Wednesday, October 12, 2011


In the context of American jurisprudence, a facial challenge is a challenge to a statute in court, in which the plaintiff alleges that the legislation is always, and under all circumstances, unconstitutional, and therefore void. It is contrasted with an as-applied challenge, which alleges that the statute may be, in part, unconstitutional, in redress of specific and particular injury.

A facial challenge to a legislative Act is, of course, the most difficult challenge to mount successfully, since the challenger must establish that no set of circumstances exists under which the Act would be valid. – United States v. Salerno[1]

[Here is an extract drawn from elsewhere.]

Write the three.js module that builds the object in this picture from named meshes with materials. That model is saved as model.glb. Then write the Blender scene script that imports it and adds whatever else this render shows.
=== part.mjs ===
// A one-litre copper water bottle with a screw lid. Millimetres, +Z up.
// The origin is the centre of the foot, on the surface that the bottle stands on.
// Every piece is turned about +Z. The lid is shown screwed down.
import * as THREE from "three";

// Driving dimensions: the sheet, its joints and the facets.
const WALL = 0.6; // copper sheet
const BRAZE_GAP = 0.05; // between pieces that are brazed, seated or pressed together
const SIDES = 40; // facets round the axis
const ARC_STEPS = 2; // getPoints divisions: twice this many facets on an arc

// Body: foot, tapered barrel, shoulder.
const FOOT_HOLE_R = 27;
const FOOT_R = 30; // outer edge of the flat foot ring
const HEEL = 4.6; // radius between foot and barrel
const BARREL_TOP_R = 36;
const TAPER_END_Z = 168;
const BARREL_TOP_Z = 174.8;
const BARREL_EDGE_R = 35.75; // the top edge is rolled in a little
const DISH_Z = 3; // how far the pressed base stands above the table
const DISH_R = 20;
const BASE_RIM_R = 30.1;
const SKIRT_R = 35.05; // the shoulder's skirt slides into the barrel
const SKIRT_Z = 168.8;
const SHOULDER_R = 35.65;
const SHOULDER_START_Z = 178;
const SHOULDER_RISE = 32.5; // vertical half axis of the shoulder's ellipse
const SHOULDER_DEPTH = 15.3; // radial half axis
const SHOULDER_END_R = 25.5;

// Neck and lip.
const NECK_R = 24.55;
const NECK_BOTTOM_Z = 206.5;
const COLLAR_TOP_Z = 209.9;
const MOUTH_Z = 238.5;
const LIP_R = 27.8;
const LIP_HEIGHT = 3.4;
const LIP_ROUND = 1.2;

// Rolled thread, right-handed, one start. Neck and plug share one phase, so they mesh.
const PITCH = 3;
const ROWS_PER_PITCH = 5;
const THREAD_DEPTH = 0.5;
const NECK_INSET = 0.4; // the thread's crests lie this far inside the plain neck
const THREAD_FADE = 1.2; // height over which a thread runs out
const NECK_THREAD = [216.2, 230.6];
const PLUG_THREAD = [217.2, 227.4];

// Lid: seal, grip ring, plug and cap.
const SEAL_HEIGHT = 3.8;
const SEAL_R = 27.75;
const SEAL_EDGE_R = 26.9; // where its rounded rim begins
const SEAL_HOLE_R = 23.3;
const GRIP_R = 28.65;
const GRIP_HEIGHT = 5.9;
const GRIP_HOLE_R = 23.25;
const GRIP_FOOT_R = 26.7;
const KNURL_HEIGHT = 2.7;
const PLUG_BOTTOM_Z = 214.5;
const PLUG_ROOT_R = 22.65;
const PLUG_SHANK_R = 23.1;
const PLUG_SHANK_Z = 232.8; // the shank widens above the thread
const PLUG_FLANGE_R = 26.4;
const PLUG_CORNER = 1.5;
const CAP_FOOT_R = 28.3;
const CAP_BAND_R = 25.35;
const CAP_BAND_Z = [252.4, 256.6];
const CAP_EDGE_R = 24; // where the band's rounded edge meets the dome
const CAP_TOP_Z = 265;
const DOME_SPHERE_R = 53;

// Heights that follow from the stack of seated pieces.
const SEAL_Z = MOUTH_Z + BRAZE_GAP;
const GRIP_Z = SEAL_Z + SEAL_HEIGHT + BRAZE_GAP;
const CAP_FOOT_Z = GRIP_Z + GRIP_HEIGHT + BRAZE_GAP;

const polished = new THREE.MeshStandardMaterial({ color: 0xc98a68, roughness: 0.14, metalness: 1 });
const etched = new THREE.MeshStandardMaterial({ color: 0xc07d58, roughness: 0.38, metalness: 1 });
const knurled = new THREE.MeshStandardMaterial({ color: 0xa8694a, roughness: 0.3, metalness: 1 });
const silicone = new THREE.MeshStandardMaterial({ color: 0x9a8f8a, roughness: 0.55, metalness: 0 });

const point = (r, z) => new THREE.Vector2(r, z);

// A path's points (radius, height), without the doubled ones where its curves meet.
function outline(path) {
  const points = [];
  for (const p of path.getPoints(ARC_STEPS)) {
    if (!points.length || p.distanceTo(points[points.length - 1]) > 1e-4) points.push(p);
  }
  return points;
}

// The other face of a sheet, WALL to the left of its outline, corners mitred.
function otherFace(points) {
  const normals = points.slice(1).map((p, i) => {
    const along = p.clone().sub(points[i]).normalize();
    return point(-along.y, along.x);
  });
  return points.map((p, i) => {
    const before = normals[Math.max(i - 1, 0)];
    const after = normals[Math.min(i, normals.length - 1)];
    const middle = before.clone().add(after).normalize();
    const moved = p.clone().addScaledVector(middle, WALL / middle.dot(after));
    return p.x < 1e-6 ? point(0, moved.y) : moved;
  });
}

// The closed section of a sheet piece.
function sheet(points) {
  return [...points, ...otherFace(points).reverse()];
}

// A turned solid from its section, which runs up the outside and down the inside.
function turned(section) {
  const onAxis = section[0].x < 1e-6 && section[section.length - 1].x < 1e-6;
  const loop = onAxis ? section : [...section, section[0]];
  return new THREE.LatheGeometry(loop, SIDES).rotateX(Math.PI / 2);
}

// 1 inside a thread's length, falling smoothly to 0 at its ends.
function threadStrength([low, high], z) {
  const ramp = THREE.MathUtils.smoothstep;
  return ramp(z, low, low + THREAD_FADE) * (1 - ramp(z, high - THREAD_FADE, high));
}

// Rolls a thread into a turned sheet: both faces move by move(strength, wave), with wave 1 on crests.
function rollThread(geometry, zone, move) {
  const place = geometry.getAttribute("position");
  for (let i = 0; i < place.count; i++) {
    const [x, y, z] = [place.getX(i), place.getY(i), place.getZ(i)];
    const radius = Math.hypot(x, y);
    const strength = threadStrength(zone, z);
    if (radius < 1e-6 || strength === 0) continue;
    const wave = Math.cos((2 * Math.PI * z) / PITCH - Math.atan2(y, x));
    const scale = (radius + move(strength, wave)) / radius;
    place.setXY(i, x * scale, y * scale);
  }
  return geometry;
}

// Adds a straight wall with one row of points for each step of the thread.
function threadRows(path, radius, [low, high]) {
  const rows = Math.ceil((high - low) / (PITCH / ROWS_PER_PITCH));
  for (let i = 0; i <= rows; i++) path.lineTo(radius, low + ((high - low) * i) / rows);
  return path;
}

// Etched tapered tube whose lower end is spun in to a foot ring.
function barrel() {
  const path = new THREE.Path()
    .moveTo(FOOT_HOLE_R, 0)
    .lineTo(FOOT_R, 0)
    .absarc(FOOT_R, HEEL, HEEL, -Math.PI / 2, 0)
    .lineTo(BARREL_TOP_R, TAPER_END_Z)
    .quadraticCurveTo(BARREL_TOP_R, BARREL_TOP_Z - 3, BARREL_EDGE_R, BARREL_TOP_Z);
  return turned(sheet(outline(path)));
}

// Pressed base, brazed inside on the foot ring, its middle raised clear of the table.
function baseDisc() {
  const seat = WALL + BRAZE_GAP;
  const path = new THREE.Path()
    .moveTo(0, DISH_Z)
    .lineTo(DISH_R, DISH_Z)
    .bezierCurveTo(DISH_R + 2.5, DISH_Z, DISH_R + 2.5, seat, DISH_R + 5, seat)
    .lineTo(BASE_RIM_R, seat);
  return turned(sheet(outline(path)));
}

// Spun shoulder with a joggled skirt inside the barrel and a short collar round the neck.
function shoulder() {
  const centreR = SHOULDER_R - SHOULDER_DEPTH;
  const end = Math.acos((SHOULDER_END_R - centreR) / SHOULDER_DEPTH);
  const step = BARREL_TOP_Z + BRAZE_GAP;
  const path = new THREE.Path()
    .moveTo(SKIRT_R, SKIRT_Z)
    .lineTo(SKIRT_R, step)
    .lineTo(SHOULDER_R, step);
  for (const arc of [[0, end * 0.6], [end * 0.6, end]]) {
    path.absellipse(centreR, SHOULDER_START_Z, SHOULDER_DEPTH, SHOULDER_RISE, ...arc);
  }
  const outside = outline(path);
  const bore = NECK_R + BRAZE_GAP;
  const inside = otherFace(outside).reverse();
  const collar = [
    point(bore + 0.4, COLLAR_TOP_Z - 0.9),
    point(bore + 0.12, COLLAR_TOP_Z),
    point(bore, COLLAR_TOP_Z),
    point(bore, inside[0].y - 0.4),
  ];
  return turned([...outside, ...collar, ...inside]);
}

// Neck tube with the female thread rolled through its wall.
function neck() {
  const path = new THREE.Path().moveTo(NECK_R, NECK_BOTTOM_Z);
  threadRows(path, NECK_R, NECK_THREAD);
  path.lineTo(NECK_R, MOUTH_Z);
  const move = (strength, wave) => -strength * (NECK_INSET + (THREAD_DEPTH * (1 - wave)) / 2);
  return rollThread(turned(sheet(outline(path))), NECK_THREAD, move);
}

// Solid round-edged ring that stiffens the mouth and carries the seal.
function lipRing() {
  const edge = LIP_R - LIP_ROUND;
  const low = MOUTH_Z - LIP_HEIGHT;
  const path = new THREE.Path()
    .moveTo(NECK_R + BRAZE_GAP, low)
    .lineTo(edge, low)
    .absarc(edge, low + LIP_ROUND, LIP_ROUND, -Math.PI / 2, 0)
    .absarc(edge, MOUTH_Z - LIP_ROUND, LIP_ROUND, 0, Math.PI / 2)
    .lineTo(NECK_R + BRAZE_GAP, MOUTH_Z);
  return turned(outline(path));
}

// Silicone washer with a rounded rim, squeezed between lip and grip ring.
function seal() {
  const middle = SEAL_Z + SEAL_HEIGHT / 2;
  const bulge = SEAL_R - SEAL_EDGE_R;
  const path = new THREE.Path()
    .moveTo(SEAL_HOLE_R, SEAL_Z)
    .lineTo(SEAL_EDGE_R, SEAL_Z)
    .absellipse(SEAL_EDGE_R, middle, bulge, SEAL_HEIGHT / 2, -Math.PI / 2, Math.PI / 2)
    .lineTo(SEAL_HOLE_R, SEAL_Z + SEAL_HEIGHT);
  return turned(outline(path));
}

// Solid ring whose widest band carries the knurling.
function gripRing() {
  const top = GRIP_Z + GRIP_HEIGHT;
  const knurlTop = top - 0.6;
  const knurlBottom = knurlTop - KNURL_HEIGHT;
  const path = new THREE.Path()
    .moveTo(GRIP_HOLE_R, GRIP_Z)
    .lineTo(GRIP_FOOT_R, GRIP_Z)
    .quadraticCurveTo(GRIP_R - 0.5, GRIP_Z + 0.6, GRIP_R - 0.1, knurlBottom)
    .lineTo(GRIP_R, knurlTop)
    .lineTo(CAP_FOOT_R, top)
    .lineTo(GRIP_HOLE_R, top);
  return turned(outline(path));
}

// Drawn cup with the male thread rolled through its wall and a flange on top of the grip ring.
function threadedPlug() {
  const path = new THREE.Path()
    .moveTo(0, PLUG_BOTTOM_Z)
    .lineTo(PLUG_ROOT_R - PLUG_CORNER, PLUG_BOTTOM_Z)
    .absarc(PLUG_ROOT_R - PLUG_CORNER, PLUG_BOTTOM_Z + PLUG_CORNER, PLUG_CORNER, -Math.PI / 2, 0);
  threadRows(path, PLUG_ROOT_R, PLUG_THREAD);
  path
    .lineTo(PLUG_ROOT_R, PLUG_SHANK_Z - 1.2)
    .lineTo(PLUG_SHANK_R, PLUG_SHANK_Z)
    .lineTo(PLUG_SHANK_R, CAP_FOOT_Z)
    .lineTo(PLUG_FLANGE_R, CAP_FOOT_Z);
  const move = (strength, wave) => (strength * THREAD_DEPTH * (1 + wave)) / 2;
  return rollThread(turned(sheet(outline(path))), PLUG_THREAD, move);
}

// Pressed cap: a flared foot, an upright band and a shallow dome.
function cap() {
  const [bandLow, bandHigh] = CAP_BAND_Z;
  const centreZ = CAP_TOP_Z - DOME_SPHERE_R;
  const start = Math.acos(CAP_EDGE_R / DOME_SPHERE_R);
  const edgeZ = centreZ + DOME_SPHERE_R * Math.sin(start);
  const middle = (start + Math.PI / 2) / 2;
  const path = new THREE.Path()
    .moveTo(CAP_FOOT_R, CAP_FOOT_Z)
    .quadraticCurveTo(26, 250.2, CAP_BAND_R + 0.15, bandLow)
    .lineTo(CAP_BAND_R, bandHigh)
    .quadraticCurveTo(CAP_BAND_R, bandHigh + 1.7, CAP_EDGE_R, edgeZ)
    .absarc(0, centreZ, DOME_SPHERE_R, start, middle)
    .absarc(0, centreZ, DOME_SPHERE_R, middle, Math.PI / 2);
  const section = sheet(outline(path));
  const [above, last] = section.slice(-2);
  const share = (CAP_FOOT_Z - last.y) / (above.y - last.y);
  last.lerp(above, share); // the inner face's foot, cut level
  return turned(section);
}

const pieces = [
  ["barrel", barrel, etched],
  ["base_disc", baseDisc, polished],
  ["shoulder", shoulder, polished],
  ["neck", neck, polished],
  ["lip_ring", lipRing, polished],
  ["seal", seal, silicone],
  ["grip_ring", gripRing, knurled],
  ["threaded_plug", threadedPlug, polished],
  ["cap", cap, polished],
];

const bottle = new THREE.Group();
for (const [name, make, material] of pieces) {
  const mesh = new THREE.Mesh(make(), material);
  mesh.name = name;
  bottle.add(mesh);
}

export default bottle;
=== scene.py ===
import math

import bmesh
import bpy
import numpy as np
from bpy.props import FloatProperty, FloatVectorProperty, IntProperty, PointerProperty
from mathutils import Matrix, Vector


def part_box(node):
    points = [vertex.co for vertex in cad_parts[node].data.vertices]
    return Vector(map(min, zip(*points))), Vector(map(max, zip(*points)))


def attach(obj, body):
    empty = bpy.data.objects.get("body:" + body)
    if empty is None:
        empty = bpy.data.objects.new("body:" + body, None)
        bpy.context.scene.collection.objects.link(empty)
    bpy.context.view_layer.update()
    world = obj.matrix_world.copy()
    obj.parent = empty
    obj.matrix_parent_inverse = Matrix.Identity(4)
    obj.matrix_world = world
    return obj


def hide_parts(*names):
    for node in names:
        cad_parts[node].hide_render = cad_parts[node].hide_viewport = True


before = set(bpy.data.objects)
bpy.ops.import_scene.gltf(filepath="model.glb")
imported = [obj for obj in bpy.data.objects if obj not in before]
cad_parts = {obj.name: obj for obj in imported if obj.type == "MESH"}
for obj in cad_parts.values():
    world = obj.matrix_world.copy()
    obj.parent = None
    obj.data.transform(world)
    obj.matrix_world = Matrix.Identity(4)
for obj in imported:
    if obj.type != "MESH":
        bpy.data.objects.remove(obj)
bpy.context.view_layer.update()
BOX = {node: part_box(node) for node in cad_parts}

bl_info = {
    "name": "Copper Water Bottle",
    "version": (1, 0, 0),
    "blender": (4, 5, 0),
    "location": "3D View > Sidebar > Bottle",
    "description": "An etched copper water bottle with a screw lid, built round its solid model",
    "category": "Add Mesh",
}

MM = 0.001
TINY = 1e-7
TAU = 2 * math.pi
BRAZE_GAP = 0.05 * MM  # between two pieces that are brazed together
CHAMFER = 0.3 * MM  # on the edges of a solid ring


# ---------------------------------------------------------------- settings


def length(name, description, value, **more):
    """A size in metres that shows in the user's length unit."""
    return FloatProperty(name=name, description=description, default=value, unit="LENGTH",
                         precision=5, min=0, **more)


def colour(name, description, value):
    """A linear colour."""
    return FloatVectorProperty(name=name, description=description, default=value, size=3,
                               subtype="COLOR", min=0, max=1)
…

If a facial challenge is successful, a court will declare the statute in question facially invalid, which has the effect of striking it down entirely. This contrasts with a successful as-applied challenge, which will result in a court narrowing the circumstances in which the statute may constitutionally be applied without striking it down. In some cases—e.g. Gonzales v. Carhart or Crawford v. Marion County Election Board, a facial challenge has been rejected with either the court or concurring Justices intimating that the upheld statute might be vulnerable to an as-applied challenge.

In First Amendment cases, another type of facial challenge is enunciated in the overbreadth doctrine. If a statute reaches to include substantial protected conduct and speech in relation to the legitimate reach of the statute, then it is overbroad and thus void on its face.